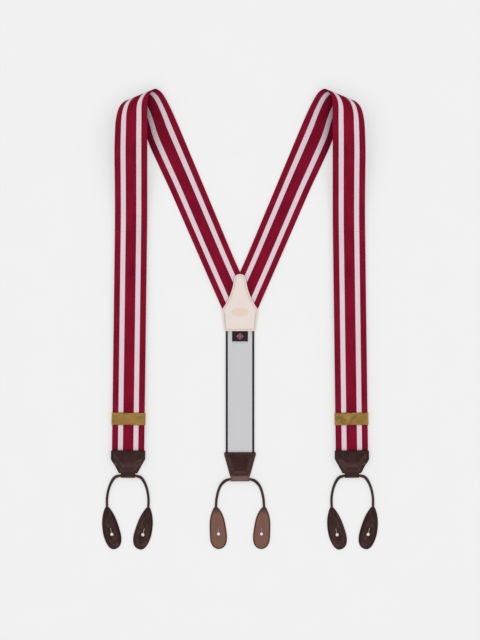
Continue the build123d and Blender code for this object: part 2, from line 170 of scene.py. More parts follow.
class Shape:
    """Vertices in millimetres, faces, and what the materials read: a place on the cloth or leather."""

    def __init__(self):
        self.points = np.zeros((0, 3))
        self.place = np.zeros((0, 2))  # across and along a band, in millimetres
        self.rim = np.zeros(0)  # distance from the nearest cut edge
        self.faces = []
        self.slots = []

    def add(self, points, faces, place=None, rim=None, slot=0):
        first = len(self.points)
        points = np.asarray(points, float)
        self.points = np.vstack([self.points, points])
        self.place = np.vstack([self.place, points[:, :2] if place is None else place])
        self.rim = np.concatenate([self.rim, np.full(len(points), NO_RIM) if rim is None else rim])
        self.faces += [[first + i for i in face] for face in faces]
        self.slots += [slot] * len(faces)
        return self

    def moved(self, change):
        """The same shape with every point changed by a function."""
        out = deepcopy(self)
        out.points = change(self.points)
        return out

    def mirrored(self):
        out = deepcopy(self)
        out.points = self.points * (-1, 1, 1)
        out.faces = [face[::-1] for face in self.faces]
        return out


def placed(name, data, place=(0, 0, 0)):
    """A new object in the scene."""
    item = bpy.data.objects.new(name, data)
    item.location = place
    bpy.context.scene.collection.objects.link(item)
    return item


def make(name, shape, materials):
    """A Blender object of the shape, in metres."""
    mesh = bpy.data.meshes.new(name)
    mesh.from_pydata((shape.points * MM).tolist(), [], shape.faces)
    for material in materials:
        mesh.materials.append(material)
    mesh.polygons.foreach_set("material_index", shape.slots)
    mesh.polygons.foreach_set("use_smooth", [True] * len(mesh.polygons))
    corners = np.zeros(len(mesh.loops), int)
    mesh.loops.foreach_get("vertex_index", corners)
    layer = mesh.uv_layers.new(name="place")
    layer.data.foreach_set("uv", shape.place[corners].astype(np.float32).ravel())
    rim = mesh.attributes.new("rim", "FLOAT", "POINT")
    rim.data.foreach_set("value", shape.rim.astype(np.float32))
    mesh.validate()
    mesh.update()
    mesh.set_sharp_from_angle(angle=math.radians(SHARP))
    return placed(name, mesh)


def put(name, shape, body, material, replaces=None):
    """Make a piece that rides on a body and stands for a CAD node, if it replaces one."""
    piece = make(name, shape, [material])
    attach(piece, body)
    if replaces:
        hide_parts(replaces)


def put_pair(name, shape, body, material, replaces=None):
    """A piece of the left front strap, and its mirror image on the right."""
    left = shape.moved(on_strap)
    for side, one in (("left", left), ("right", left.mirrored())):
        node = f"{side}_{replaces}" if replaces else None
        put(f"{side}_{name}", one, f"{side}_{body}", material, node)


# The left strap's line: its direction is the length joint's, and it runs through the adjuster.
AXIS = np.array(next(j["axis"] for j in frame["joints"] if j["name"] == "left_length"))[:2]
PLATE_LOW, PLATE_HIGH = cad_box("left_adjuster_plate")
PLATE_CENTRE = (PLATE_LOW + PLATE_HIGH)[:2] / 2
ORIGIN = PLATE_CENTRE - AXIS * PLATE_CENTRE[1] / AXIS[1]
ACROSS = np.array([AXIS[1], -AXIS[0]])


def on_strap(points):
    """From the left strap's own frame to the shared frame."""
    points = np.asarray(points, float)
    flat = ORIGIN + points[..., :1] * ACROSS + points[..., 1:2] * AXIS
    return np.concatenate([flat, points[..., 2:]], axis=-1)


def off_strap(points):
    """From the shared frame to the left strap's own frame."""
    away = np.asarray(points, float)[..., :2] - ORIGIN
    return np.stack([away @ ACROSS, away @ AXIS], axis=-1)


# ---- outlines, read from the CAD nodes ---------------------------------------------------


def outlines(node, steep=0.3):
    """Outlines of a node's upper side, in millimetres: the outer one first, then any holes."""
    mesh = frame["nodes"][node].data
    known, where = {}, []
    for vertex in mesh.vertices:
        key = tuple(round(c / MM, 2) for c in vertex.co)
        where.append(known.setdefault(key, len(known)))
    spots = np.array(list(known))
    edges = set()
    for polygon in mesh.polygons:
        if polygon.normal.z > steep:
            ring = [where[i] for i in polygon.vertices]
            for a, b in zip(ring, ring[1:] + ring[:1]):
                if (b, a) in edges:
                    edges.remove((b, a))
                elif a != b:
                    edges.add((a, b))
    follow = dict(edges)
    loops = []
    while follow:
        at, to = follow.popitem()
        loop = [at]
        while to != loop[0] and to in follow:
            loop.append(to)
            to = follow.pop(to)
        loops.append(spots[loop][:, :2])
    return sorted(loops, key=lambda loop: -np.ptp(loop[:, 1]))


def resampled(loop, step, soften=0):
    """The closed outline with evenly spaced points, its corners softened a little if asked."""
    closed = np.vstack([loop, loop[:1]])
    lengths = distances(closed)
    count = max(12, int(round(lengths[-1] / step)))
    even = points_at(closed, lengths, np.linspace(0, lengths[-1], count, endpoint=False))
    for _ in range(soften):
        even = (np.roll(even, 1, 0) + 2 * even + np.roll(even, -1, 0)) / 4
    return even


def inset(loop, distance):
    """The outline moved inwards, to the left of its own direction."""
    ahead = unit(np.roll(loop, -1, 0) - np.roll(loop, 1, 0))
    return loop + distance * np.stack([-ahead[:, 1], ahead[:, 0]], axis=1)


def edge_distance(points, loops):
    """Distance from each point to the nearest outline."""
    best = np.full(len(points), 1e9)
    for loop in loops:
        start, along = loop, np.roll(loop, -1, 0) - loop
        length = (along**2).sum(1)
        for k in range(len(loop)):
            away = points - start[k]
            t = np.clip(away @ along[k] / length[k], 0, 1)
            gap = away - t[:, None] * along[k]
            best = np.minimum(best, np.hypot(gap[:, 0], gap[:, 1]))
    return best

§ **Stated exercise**
Copy out each line exactly.

§ **Full output**
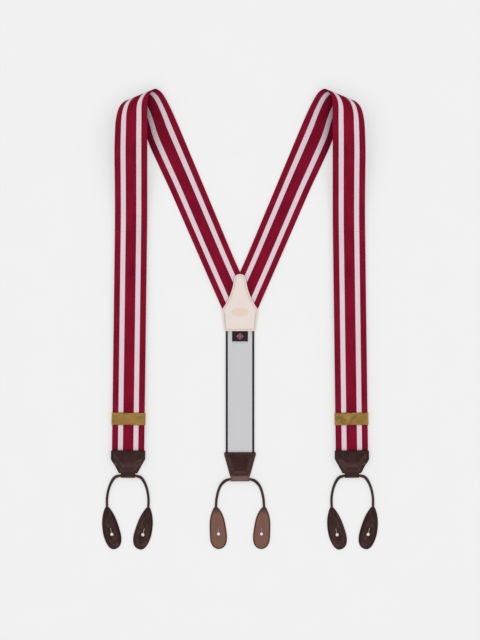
Continue the build123d and Blender code for this object: part 2, from line 170 of scene.py. More parts follow.
class Shape:
    """Vertices in millimetres, faces, and what the materials read: a place on the cloth or leather."""

    def __init__(self):
        self.points = np.zeros((0, 3))
        self.place = np.zeros((0, 2))  # across and along a band, in millimetres
        self.rim = np.zeros(0)  # distance from the nearest cut edge
        self.faces = []
        self.slots = []

    def add(self, points, faces, place=None, rim=None, slot=0):
        first = len(self.points)
        points = np.asarray(points, float)
        self.points = np.vstack([self.points, points])
        self.place = np.vstack([self.place, points[:, :2] if place is None else place])
        self.rim = np.concatenate([self.rim, np.full(len(points), NO_RIM) if rim is None else rim])
        self.faces += [[first + i for i in face] for face in faces]
        self.slots += [slot] * len(faces)
        return self

    def moved(self, change):
        """The same shape with every point changed by a function."""
        out = deepcopy(self)
        out.points = change(self.points)
        return out

    def mirrored(self):
        out = deepcopy(self)
        out.points = self.points * (-1, 1, 1)
        out.faces = [face[::-1] for face in self.faces]
        return out


def placed(name, data, place=(0, 0, 0)):
    """A new object in the scene."""
    item = bpy.data.objects.new(name, data)
    item.location = place
    bpy.context.scene.collection.objects.link(item)
    return item


def make(name, shape, materials):
    """A Blender object of the shape, in metres."""
    mesh = bpy.data.meshes.new(name)
    mesh.from_pydata((shape.points * MM).tolist(), [], shape.faces)
    for material in materials:
        mesh.materials.append(material)
    mesh.polygons.foreach_set("material_index", shape.slots)
    mesh.polygons.foreach_set("use_smooth", [True] * len(mesh.polygons))
    corners = np.zeros(len(mesh.loops), int)
    mesh.loops.foreach_get("vertex_index", corners)
    layer = mesh.uv_layers.new(name="place")
    layer.data.foreach_set("uv", shape.place[corners].astype(np.float32).ravel())
    rim = mesh.attributes.new("rim", "FLOAT", "POINT")
    rim.data.foreach_set("value", shape.rim.astype(np.float32))
    mesh.validate()
    mesh.update()
    mesh.set_sharp_from_angle(angle=math.radians(SHARP))
    return placed(name, mesh)


def put(name, shape, body, material, replaces=None):
    """Make a piece that rides on a body and stands for a CAD node, if it replaces one."""
    piece = make(name, shape, [material])
    attach(piece, body)
    if replaces:
        hide_parts(replaces)


def put_pair(name, shape, body, material, replaces=None):
    """A piece of the left front strap, and its mirror image on the right."""
    left = shape.moved(on_strap)
    for side, one in (("left", left), ("right", left.mirrored())):
        node = f"{side}_{replaces}" if replaces else None
        put(f"{side}_{name}", one, f"{side}_{body}", material, node)


# The left strap's line: its direction is the length joint's, and it runs through the adjuster.
AXIS = np.array(next(j["axis"] for j in frame["joints"] if j["name"] == "left_length"))[:2]
PLATE_LOW, PLATE_HIGH = cad_box("left_adjuster_plate")
PLATE_CENTRE = (PLATE_LOW + PLATE_HIGH)[:2] / 2
ORIGIN = PLATE_CENTRE - AXIS * PLATE_CENTRE[1] / AXIS[1]
ACROSS = np.array([AXIS[1], -AXIS[0]])


def on_strap(points):
    """From the left strap's own frame to the shared frame."""
    points = np.asarray(points, float)
    flat = ORIGIN + points[..., :1] * ACROSS + points[..., 1:2] * AXIS
    return np.concatenate([flat, points[..., 2:]], axis=-1)


def off_strap(points):
    """From the shared frame to the left strap's own frame."""
    away = np.asarray(points, float)[..., :2] - ORIGIN
    return np.stack([away @ ACROSS, away @ AXIS], axis=-1)


# ---- outlines, read from the CAD nodes ---------------------------------------------------


def outlines(node, steep=0.3):
    """Outlines of a node's upper side, in millimetres: the outer one first, then any holes."""
    mesh = frame["nodes"][node].data
    known, where = {}, []
    for vertex in mesh.vertices:
        key = tuple(round(c / MM, 2) for c in vertex.co)
        where.append(known.setdefault(key, len(known)))
    spots = np.array(list(known))
    edges = set()
    for polygon in mesh.polygons:
        if polygon.normal.z > steep:
            ring = [where[i] for i in polygon.vertices]
            for a, b in zip(ring, ring[1:] + ring[:1]):
                if (b, a) in edges:
                    edges.remove((b, a))
                elif a != b:
                    edges.add((a, b))
    follow = dict(edges)
    loops = []
    while follow:
        at, to = follow.popitem()
        loop = [at]
        while to != loop[0] and to in follow:
            loop.append(to)
            to = follow.pop(to)
        loops.append(spots[loop][:, :2])
    return sorted(loops, key=lambda loop: -np.ptp(loop[:, 1]))


def resampled(loop, step, soften=0):
    """The closed outline with evenly spaced points, its corners softened a little if asked."""
    closed = np.vstack([loop, loop[:1]])
    lengths = distances(closed)
    count = max(12, int(round(lengths[-1] / step)))
    even = points_at(closed, lengths, np.linspace(0, lengths[-1], count, endpoint=False))
    for _ in range(soften):
        even = (np.roll(even, 1, 0) + 2 * even + np.roll(even, -1, 0)) / 4
    return even


def inset(loop, distance):
    """The outline moved inwards, to the left of its own direction."""
    ahead = unit(np.roll(loop, -1, 0) - np.roll(loop, 1, 0))
    return loop + distance * np.stack([-ahead[:, 1], ahead[:, 0]], axis=1)


def edge_distance(points, loops):
    """Distance from each point to the nearest outline."""
    best = np.full(len(points), 1e9)
    for loop in loops:
        start, along = loop, np.roll(loop, -1, 0) - loop
        length = (along**2).sum(1)
        for k in range(len(loop)):
            away = points - start[k]
            t = np.clip(away @ along[k] / length[k], 0, 1)
            gap = away - t[:, None] * along[k]
            best = np.minimum(best, np.hypot(gap[:, 0], gap[:, 1]))
    return best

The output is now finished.